Built-in flexibility: Bad day? Adjust tomorrow. No system collapse.
Low cognitive load: One number, not forty categories.
Progress visible: Every green day is a win. Motivation compounds.
Start Today
You don’t need a new month. You don’t need January 1st. You can start right now.
- Calculate what you can spend today
- Log what you spend tonight
- Check your number tomorrow
- Repeat
The budget that sticks isn’t the most sophisticated one. It’s the simplest one you’ll actually use.
What’s your number today?
Frequently Asked Questions
Why do most budgets fail?
Most budgets fail because they're too complex, too rigid, or require too much willpower. A 40-category spreadsheet that takes an hour to maintain won't last. Successful budgets are simple, flexible, and give you quick daily feedback.

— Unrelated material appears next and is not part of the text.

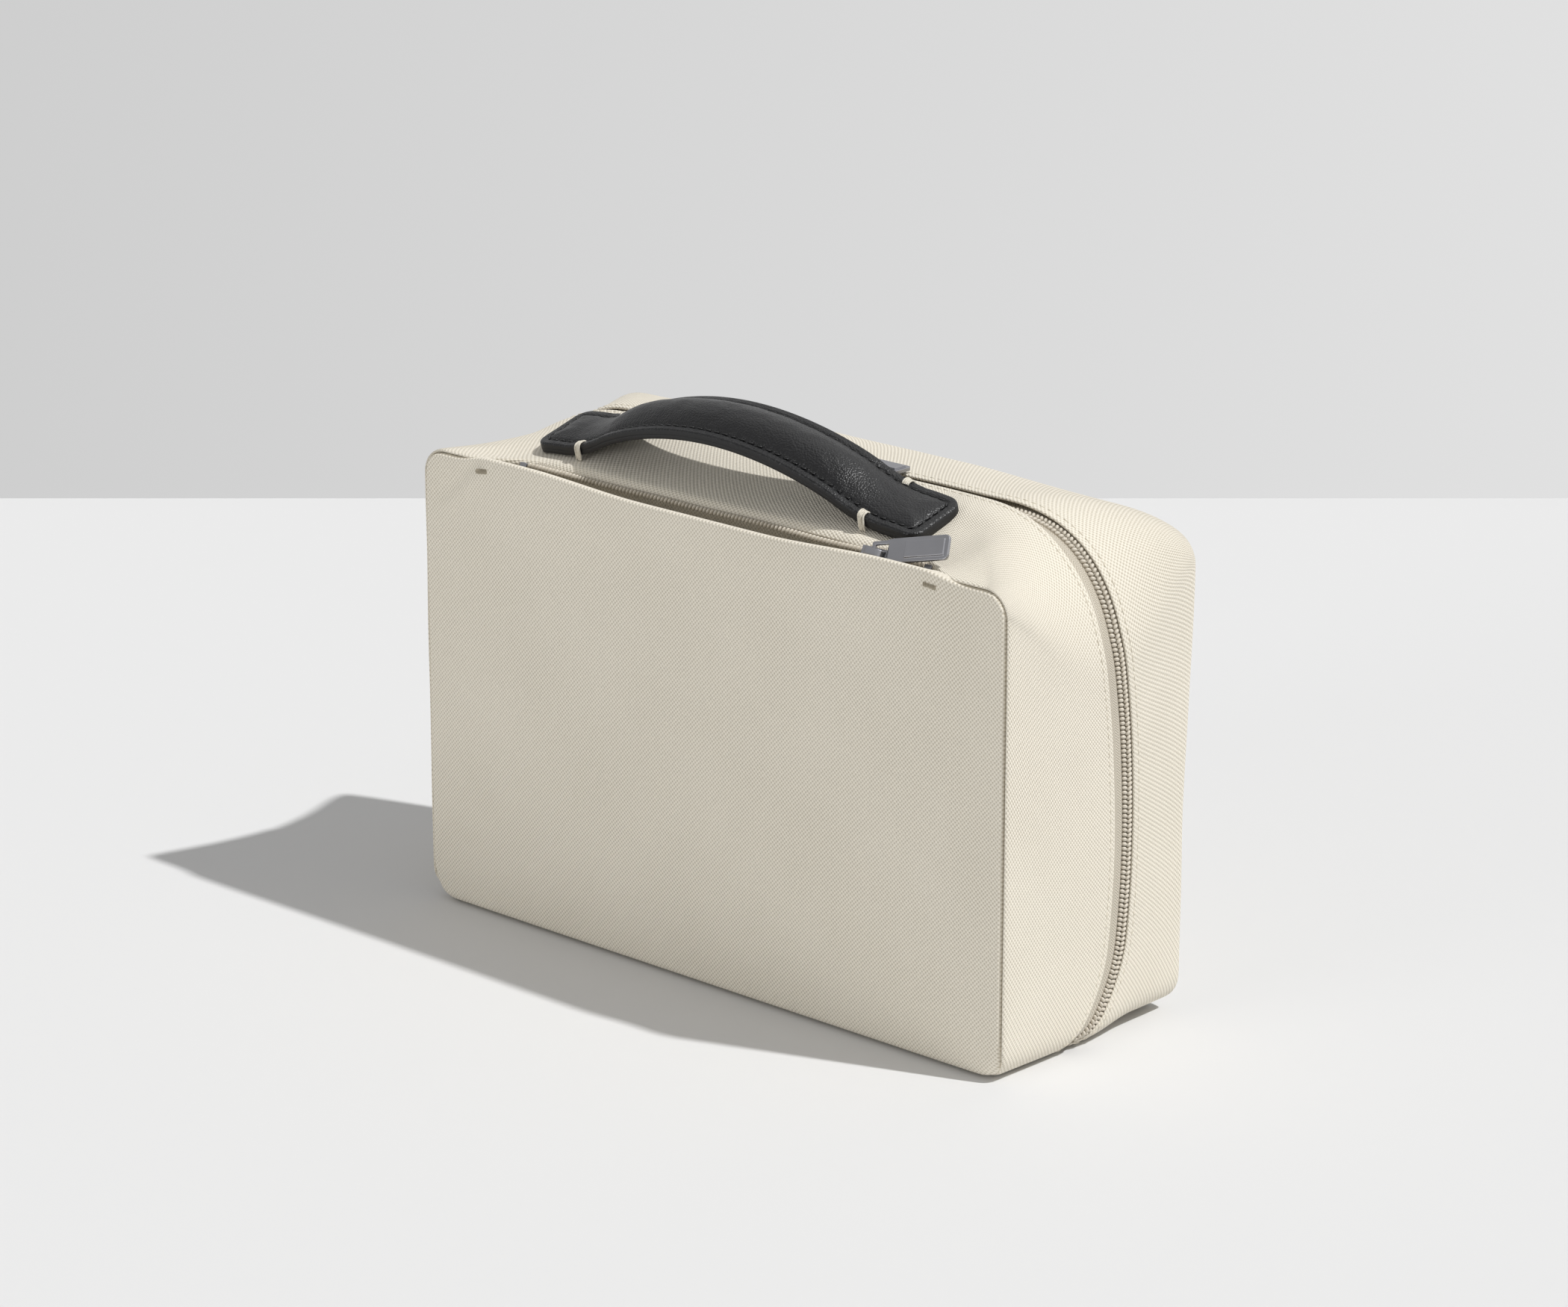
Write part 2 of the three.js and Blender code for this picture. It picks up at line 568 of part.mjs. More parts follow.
// Two sliders meet nose to nose on top, each with its tab pointing outwards.
function buildMainSliders() {
  const middle = { part: "top", side: 1, share: 0 };
  const place = outlinePoint(middle, zipLine(middle), 0);
  const rise = INSIDE_FABRIC + GAP + BAIL;
  for (const side of [1, -1]) {
    const name = side > 0 ? "right" : "left";
    const frame = new THREE.Group();
    frame.position.set(MEETING_X + side * (SLIDER_LENGTH + NOSE_GAP) / 2, place.y, place.z - INSIDE_FABRIC);
    bag.add(frame);
    addNode("main_slider_" + name, sliderGeometry(COIL_TOP, COIL, COIL_WIDTH + CHAIN_SLOT / 2, rise), "gunmetal", frame);
    const tab = addNode("main_pull_" + name, pullGeometry(), "gunmetal", frame);
    tab.position.z = rise;
    tab.rotation.z = side > 0 ? 0 : Math.PI;
  }
}

// The pocket slider rides on the slanted back chain, parked at the open end of the zip.
function buildPocketSlider() {
  const frame = pocketZipFrame();
  const slider = new THREE.Group();
  slider.position.set(POCKET_SLIDER_X, 0, POCKET_COIL / 2 + GAP + SLIDER_PLATE);
  frame.add(slider);
  addNode("pocket_slider", pocketSliderGeometry(), "gunmetal", slider);
  const tab = addNode("pocket_pull", pullGeometry(), "gunmetal", slider);
  tab.position.z = POCKET_BAIL_RISE;
  tab.rotation.z = radians(POCKET_PULL_TURN);
}

function pocketSliderGeometry() {
  const half = SLIDER_LENGTH / 2;
  const reach = POCKET_COIL / 2 + GAP;
  const under = -SLIDER_PLATE - 2 * reach;
  const wall = -reach - SLIDER_FLANGE;
  const top = block([-half, wall, -SLIDER_PLATE], [half, reach + SLIDER_FLANGE, 0]);
  const bottom = block([-half, wall, under - SLIDER_PLATE], [half, reach, under]);
  const front = block([-half, wall, under - SLIDER_PLATE / 2], [half, -reach, -SLIDER_PLATE / 2]);
  return joined([top, bottom, front, crownGeometry(POCKET_BAIL_RISE)]);
}

// The handle lies on the slope of the top. Its frame: X along the strap, Z out of the slope.
function handleFrame() {
  const middle = { part: "top", side: 1, share: 0 };
  const front = FRONT + HANDLE_SETBACK;
  const back = front + HANDLE_WIDTH;
  const rows = frontRows(middle);
  const low = skinPoint(rows, middle, front, 0);
  const high = skinPoint(rows, middle, back, 0);
  const slope = (high.z - low.z) / (high.y - low.y);
  const bulges = rows.filter((y) => y > front && y < back)
    .map((y) => skinPoint(rows, middle, y, 0).z - low.z - slope * (y - low.y));
  const frame = new THREE.Group();
  frame.position.set(HANDLE_X, (low.y + high.y) / 2, (low.z + high.z) / 2 + Math.max(0, ...bulges) + GAP);
  frame.rotation.x = Math.atan(slope);
  bag.add(frame);
  return frame;
}

// The strap's height at a place along it: flat on the bag at its ends, arched between the tacks.
function archHeight(x) {
  const share = Math.abs(x) / HANDLE_ARCH;
  return share < 1 / 2 ? HANDLE_RISE * Math.cos(Math.PI * share) ** ARCH_FULLNESS : 0;
}

// The strap's half width, drawn in round its end corners.
function strapHalfWidth(x, halfWidth) {
  const past = Math.max(0, Math.abs(x) - (HANDLE_LENGTH / 2 - HANDLE_CORNER));
  return halfWidth - HANDLE_CORNER + Math.sqrt(HANDLE_CORNER ** 2 - past ** 2);
}

// How far the padding fills the strap at a place along it, from none at its ends to full.
function padShare(x) {
  return THREE.MathUtils.smoothstep(HANDLE_CORE_LENGTH / 2 - Math.abs(x), 0, HANDLE_CORE_WIDTH);
}

function handleStations() {
  const end = HANDLE_LENGTH / 2;
  const right = [HANDLE_CORNER / 8, HANDLE_CORNER / 3, HANDLE_CORNER].map((c) => end - c);
  const foot = HANDLE_ARCH / 2;
  const steps = Array.from({ length: HANDLE_STEPS + 1 }, (_, i) => lerp(foot, -foot, i / HANDLE_STEPS));
  return [end, ...right, ...steps, ...right.map((x) => -x).reverse(), -end];
}

// A body that follows the strap: its upper and lower heights are given across the width.
function strapBody(stations, halfWidth, acrossShares, upperAt, lowerAt) {
  const loops = stations.map((x) => {
    const reach = strapHalfWidth(x, halfWidth);
    const point = (heightAt) => (share) =>
      new THREE.Vector3(x, share * reach, archHeight(x) + heightAt(share * halfWidth, x));
    return [...acrossShares.map(point(upperAt)), ...acrossShares.map(point(lowerAt)).reverse()];
  });
  return loft(loops, false);
}

// The padding's section: full in the middle and nothing at the edges of the core.
function padHeight(y) {
  const reach = Math.min(1, Math.abs(y) / (HANDLE_CORE_WIDTH / 2));
  return Math.cos(reach * Math.PI / 2) ** PAD_FULLNESS;
}

function buildHandle() {
  const frame = handleFrame();
  const half = HANDLE_WIDTH / 2;
  const core = HANDLE_CORE_WIDTH / 2;
  const seam = HANDLE_SKIN + GAP;
  const stations = handleStations();
  const wideShares = [1, 1 - HANDLE_SKIN / half, core / half, core / half / 2];
  const acrossShares = [...wideShares.map((share) => -share), 0, ...wideShares.reverse()];
  const fill = HANDLE_RIM - seam - HANDLE_SKIN + HANDLE_PAD;
  const top = (y, x) => HANDLE_RIM + HANDLE_PAD * padHeight(y) * padShare(x);
  const hollow = (y, x) => seam + fill * padHeight(y) * padShare(x);
  addNode("handle_base", strapBody(stations, half, [-1, 0, 1], () => HANDLE_SKIN, () => 0), "leather", frame);
  addNode("handle_top", strapBody(stations, half, acrossShares, top, hollow), "leather", frame);
  const padded = stations.filter((x) => padShare(x) > CORE_END_SHARE);
  const edgeShare = 3 / 4;
  const inside = (y, x) => {
    const shoulder = hollow(core / 2, x);
    const faceted = Math.abs(y) > core / 2 ? lerp(seam, shoulder, 2 * (1 - Math.abs(y) / core)) : hollow(y, x);
    return faceted - 2 * GAP;
  };
  const coreShares = [-edgeShare, -1 / 2, 0, 1 / 2, edgeShare];
  addNode("handle_core", strapBody(padded, core, coreShares, inside, () => seam), "foam", frame);
  buildTacks(frame);
}

// Four tacks of thick thread hold the strap's edges down to the cloth.
function buildTacks(frame) {
  const half = HANDLE_WIDTH / 2;
  const outside = half + GAP;
  const top = HANDLE_RIM + GAP;
  const shape = new THREE.Shape();
  shape.moveTo(outside, GAP);
  shape.lineTo(outside + TACK_THREAD, GAP);
  shape.lineTo(outside + TACK_THREAD, top);
  shape.lineTo(outside, top + TACK_THREAD);
  shape.lineTo(outside - TACK_REACH, top + TACK_THREAD);
  shape.lineTo(outside - TACK_REACH, top);
  shape.lineTo(outside, top);
  for (const [endName, end] of [["left", -1], ["right", 1]])
    for (const [edgeName, edge] of [["front", -1], ["back", 1]]) {
      const hook = new THREE.ExtrudeGeometry(shape, { depth: TACK_WIDTH, bevelEnabled: false });
      hook.rotateX(Math.PI / 2).rotateZ(edge * Math.PI / 2);
      hook.translate(end * TACK_SPACING / 2 + edge * -TACK_WIDTH / 2, 0, 0);
      addNode("handle_tack_" + edgeName + "_" + endName, hook, "thread", frame);
    }
}

buildFrontHalf();
buildBackHalf();
buildMainZip();
buildPocketZip();
buildBartacks();
buildMainSliders();
buildPocketSlider();
buildHandle();

export default bag;
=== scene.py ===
import math
from itertools import accumulate

import bmesh
import bpy
from mathutils import Matrix, Vector, noise


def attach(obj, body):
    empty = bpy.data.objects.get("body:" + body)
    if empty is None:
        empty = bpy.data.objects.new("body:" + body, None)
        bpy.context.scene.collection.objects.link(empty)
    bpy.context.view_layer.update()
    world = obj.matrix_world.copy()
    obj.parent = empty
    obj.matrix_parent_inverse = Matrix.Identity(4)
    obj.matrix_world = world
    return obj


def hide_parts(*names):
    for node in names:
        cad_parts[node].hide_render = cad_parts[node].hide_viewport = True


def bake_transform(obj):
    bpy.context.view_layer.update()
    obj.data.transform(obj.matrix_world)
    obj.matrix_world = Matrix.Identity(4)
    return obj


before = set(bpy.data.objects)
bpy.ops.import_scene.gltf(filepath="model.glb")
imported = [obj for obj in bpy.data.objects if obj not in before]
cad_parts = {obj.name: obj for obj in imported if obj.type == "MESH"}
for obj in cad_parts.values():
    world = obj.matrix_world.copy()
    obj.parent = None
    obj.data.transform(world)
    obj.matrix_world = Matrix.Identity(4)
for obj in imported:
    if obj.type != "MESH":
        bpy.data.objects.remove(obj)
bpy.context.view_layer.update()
scene = bpy.context.scene
MM = 0.001

# ------------------------------
# The camera stands in front of the bag, to its right and above it. Its place, turn and lens were
# fitted to the corners of the bag in the photograph.
LENS_PX = 6789
IMAGE_PX = 2100
VIEW_AZIMUTH = math.radians(42.62)
VIEW_PITCH = math.radians(17.32)
CAMERA_MM = (1047.4, -1143.0, 585.3)

camera = bpy.data.objects.new("camera", bpy.data.cameras.new("camera"))
scene.collection.objects.link(camera)
scene.camera = camera
camera.data.sensor_width = 36
camera.data.lens = LENS_PX / IMAGE_PX * camera.data.sensor_width
camera.data.clip_start = 0.05
look_back = Vector((math.sin(VIEW_AZIMUTH) * math.cos(VIEW_PITCH),
                    -math.cos(VIEW_AZIMUTH) * math.cos(VIEW_PITCH),
                    math.sin(VIEW_PITCH)))
look_right = Vector((math.cos(VIEW_AZIMUTH), math.sin(VIEW_AZIMUTH), 0))
look_up = look_back.cross(look_right)
turn = Matrix((look_right, look_up, look_back)).transposed().to_4x4()
camera.matrix_world = Matrix.Translation(Vector(CAMERA_MM) * MM) @ turn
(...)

How long does it take for a budget to become habit?
Research suggests 21-66 days for habit formation. For budgeting, aim for 30 days of consistent tracking. The key is making it so easy that it requires almost no willpower. Daily 30-second check-ins beat weekly hour-long spreadsheet sessions.
Should I budget monthly or daily?
Daily budget awareness works better for most people. Monthly budgets often fail because the feedback comes too late — you don't realize you've overspent until the month is over. Daily limits give you real-time awareness to adjust behavior immediately.